Members of the NATO-led International Security Assistance Force (ISAF) in Afghanistan.—File Photo

GHAZNI: Taliban bombers killed five Polish soldiers in an attack on their convoy in Afghanistan on Wednesday, one of the heaviest single losses for Warsaw’s Nato contingent in the 10-year war.

Poland’s news agency PAP cited unnamed government officials as saying the troops died when a roadside bomb exploded next to a Nato convoy.

When contacted by AFP, a spokesman for Polish forces in Afghanistan refused to issue an official comment “pending notification of the families of the victims”.

Poland has 2,600 soldiers in Afghanistan and is one of the largest contributors to Nato’s US-led International Security Assistance Force (ISAF), which expects to withdraw all combat troops by the end of 2014.

In Kabul, ISAF confirmed that five Nato soldiers were killed in an attack in the southeastern province of Ghazni, where Polish troops are responsible for security, but declined to release their nationalities in keeping with policy.

Ghazni provincial police chief Dilawar Zahid said the attack took place in the Rawza area of Ghazni city at 11:30 am.

He confirmed casualties, but could not give an exact number.

A witness told AFP that an ISAF vehicle had been “totally destroyed” and saw helicopters evacuating casualties.
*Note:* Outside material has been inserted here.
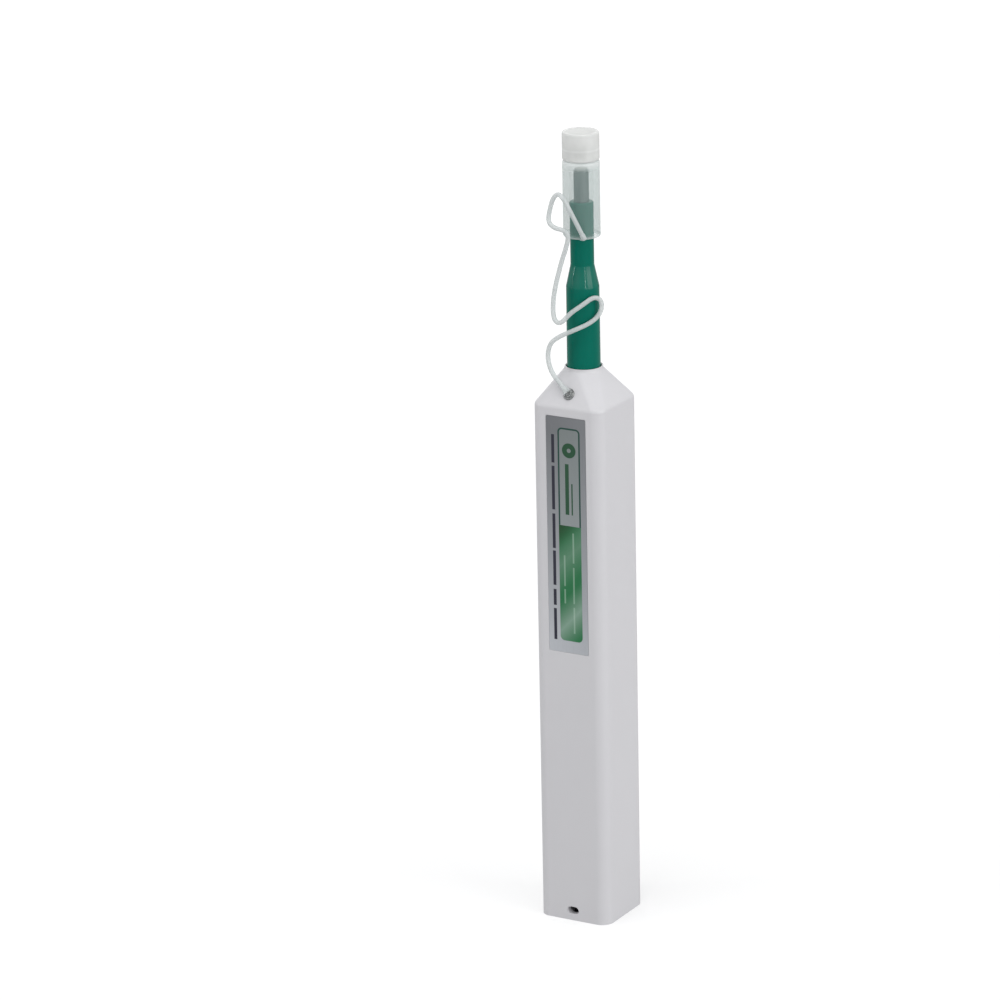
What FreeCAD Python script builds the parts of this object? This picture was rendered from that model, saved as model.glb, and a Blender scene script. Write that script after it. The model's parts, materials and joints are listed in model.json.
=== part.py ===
"""Fibre connector cleaning pen: a push-to-clean tool for ferrule end faces.

Frame: origin at the bottom centre, +Z along the pen towards its cap, -Y is the labelled face. Millimetres.
Pushing the nozzle into the housing drives a rack and pinion that winds used cleaning thread on a reel, while
a helical drum turns the cleaning tip half a turn. The driving sizes are cells of the sheet "sizes".
"""
import FreeCAD, Part
import math
import os
import Sketcher
from FreeCAD import Placement, Rotation, Vector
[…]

The Taliban claimed responsibility in a text message spokesman Zabihullah Mujahid sent to AFP. He claimed the Taliban had targeted a Polish convoy and killed several Nato soldiers, without providing any evidence.

Wednesday’s killings bring to 36 Poland’s death toll from the conflict in Afghanistan, where 140,000 US-led foreign troops are fighting a decade-long Taliban insurgency and supporting Afghan President Hamid Karzai’s government.

Poland first sent forces to Afghanistan in March 2002, shortly after the Taliban regime collapsed following the 2001 US-led invasion.

Western capitals have started to withdraw combat troops from Afghanistan as part of plans to transfer increasing responsibility for security to Afghans.

But thousands of foreign soldiers are expected to remain in the war-torn country in a training and mentoring capacity well after 2014.

In eastern Afghanistan on Wednesday, police also shot dead a would-be suicide bomber before he could detonate his explosives at a bank, officials said.

Officers are hunting a second attacker who also tried to target a branch of the Kabul Bank in Khost city.

“One guard was wounded in the incident,” the interior ministry said.

“A suicide bomber was shot dead by police before reaching his target in front of the Kabul Bank branch in Khost city,” Khost provincial police spokesman Zirat Gul Mangal said.

Khost, which borders Pakistan, is a stronghold of the Haqqani network, a faction of the Afghan Taliban loyal to al Qaeda and blamed by the Americans for some of the most-high profile attacks in Afghanistan.

In February, a gun and suicide attack on a branch of the Kabul Bank left 38 people dead in Jalalabad, which is also near the Pakistani border.